Live-streaming RL for agents: all theory, no results yet
A UIUC-MetaGPT collaboration applying DeepSeek-R1-style reinforcement learning to OpenManus agents, with progress broadcast in real time.

What it does
OpenManus-RL is a research effort to train LLM agents with reinforcement learning rather than simple prompting or supervised fine-tuning. It builds on the original OpenManus project and wraps ByteDance’s verl framework to experiment with PPO, GRPO, DPO and custom reward models.

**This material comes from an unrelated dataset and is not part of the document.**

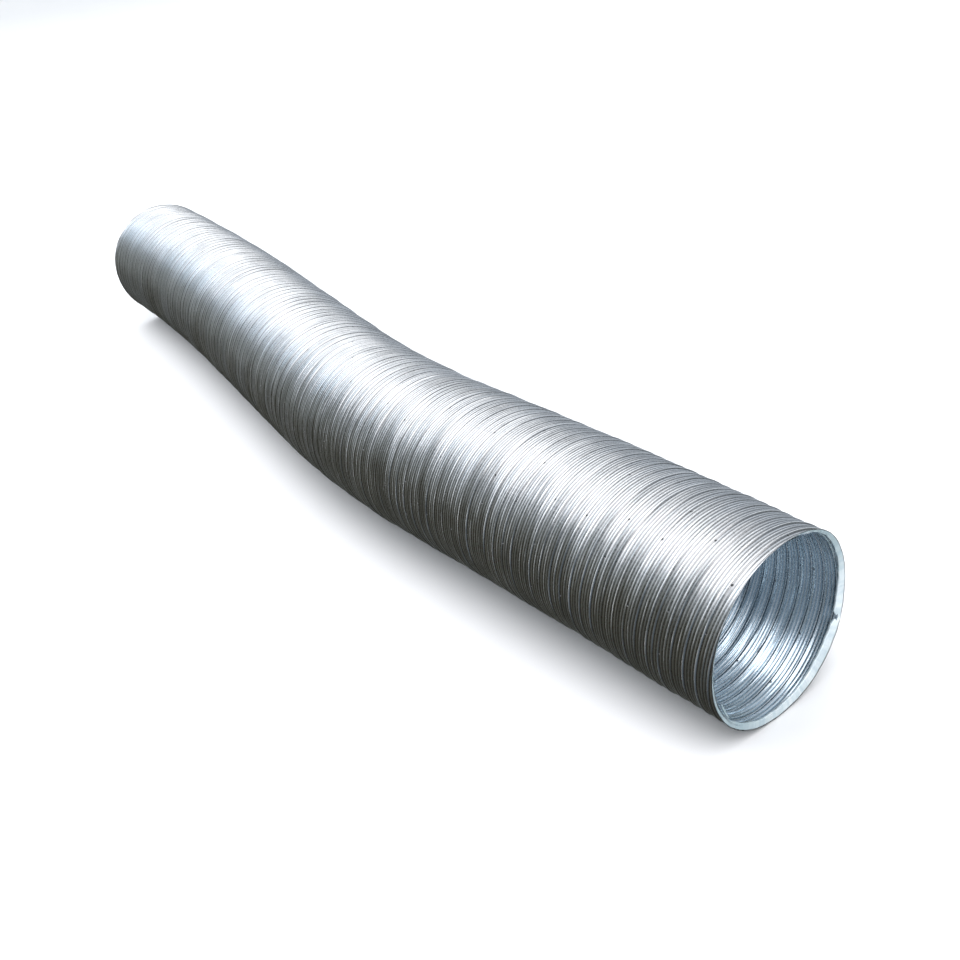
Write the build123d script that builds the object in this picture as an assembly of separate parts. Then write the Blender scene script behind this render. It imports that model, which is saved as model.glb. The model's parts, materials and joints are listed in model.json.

A curated dataset of ~50k agent trajectories—merged from AgentInstruct, Agent-FLAN and AgentGym—is already on Hugging Face.
The interesting bit The team is doing this in public: roadmap, half-built code and benchmark attempts all shared as they happen. That makes it unusually transparent for an academic-industrial collaboration, though it also means you are watching construction, not inspecting a finished house.
Key highlights
- Targets agent benchmarks: GAIA, AgentBench, WebShop, OSWorld
- Tests multiple rollout strategies: Tree-of-Thought, Graph-of-Thought, MCTS, DFSDT
- ReAct-format trajectories across OS, database, web, knowledge-graph, household and e-commerce tasks
verlintegrated as a git submodule for distributed RL training- Explicitly welcomes compute, data and codebase contributions; major contributors get paper co-authorship
Caveats
- The running code is described as “still laboriously developing” and the README asks for feedback, which suggests it is not yet fully functional
- No benchmark scores, trained model checkpoints or reproducible training recipes are published as of the README date
- Several sections are heavy on method descriptions (RICO-inspired, “sophisticated reward strategies”) but light on implementation specifics
Verdict Worth bookmarking if you are researching RL for tool-use agents and want to watch—or join—a live experiment. Skip it if you need a drop-in training pipeline or validated results today.